Bachelor of Environmental Science (Honours)
School of Earth, Atmospheric and Life Sciences
Lovasz, Louisa, Monitoring Intertidal Wetland Vegetation Using a Range of Remote Sensing Datasets, Bachelor of Environmental Science (Honours), School of Earth, Atmospheric and Life Sciences, University of Wollongong, 2022.
Changes in the extent of mangrove and saltmarsh in NSW has been associated with urbanisation, floodplain drainage, changes to tidal dynamics and wetland hydrology, and recent changes in sea level. These pressures are projected to increase in the coming decades in alignment with projected climate change and increasing coastal development, which will likely result in changes to the extent and composition of intertidal wetlands. Monitoring the effects of these pressures on wetland extent is essential for identifying management activities that maintain or improve delivery of ecosystem services.
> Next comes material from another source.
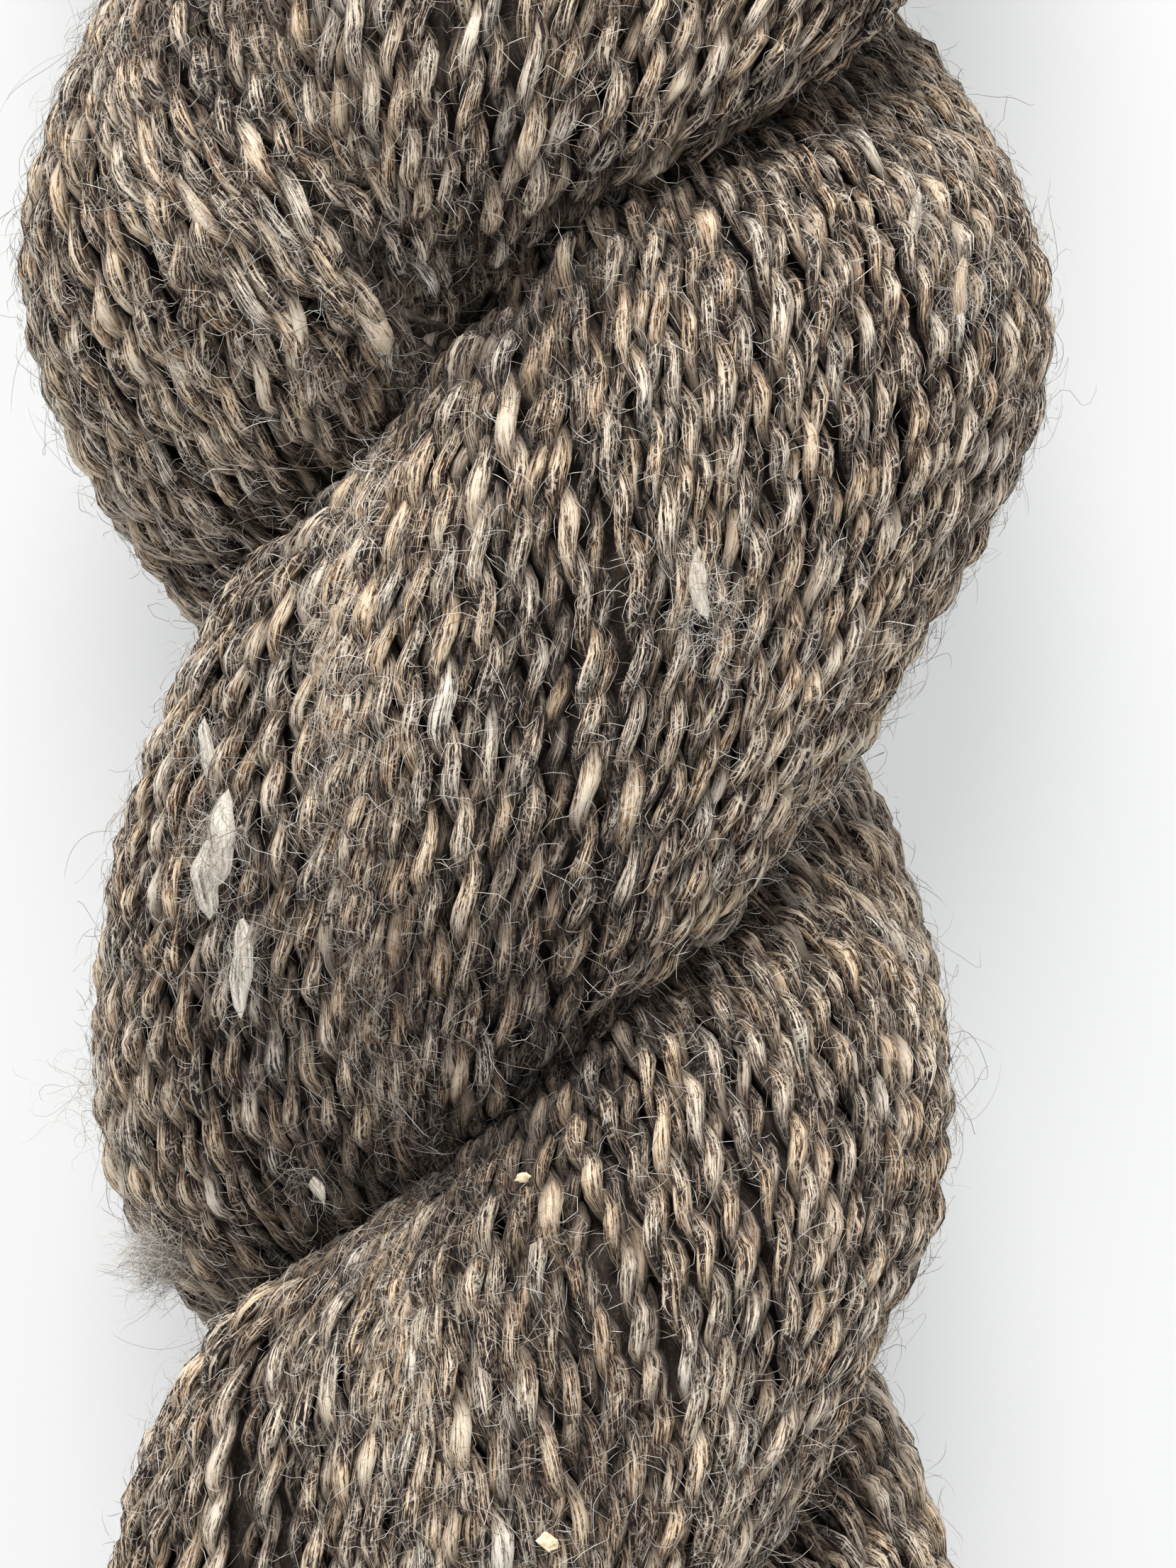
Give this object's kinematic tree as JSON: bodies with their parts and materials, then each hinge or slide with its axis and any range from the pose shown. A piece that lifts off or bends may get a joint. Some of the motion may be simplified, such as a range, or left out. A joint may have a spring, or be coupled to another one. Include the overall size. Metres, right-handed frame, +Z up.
{
  "type": "twisted hank of alpaca yarn",
  "caption": "Soft twisted hank of plied heathered yarn: thick strands turn about each other from the fold to a wrapped end with a short tail loop.",
  "frame": {"origin": "middle of the footprint, on the surface that the hank lies on", "axes": "+Y along the hank from its tucked end to its fold, +Z up"},
  "size_m": [0.0765, 0.28, 0.0572],
  "materials": {
    "yarn": "soft, matt, hairy two-ply alpaca yarn in heathered browns, cream and grey"
  },
  "bodies": {
    "root": {"hank": "yarn"}
  },
  "joints": []
}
NSW Department of Primary Industries (DPI) Fisheries developed estuary specific Marine Vegetation Management Strategies (MVMS) under the Marine Estate Management Strategy (MEMS), to identify high priority areas of mangrove and saltmarsh, considering geophysical condition, current anthropogenic threats and risks, and vulnerability to sea-level rise. This study developed a systematic approach for assessing impacts and land cover change at high priority sites, identified in the MVMS, at Lake Illawarra and Minnamurra River using RPAs (remotely piloted aircraft i.e., drones) and traditional remote sensing techniques. Photogrammetry was highlighted as an important tool for managing areas of conservation priority. Structure-from-motion photogrammetry using RPAs provided high-resolution imagery to effectively identify impacts to mangrove and saltmarsh. These outputs were compared to historical aerial imagery, Nearmap, RapidEye, and LiDAR to detect change over time. Using RPAs for high priority areas closes the scale gap between aerial photography and ground-based fieldwork as RPAs allow for much greater detail than aerial photography and can cover greater spatial and temporal extents than field surveys. Based on results, a workflow was developed to recommend which data type should be used for mapping depending on the scale of impacts at the site and available resources. The results will help inform Fisheries (and other management agencies and local councils) on the areas best suited for cost effective rehabilitation work and contribute to DPI Fisheries vegetation monitoring protocols.
FoR codes (2020)
410402 Environmental assessment and monitoring
Unless otherwise indicated, the views expressed in this thesis are those of the author and do not necessarily represent the views of the University of Wollongong.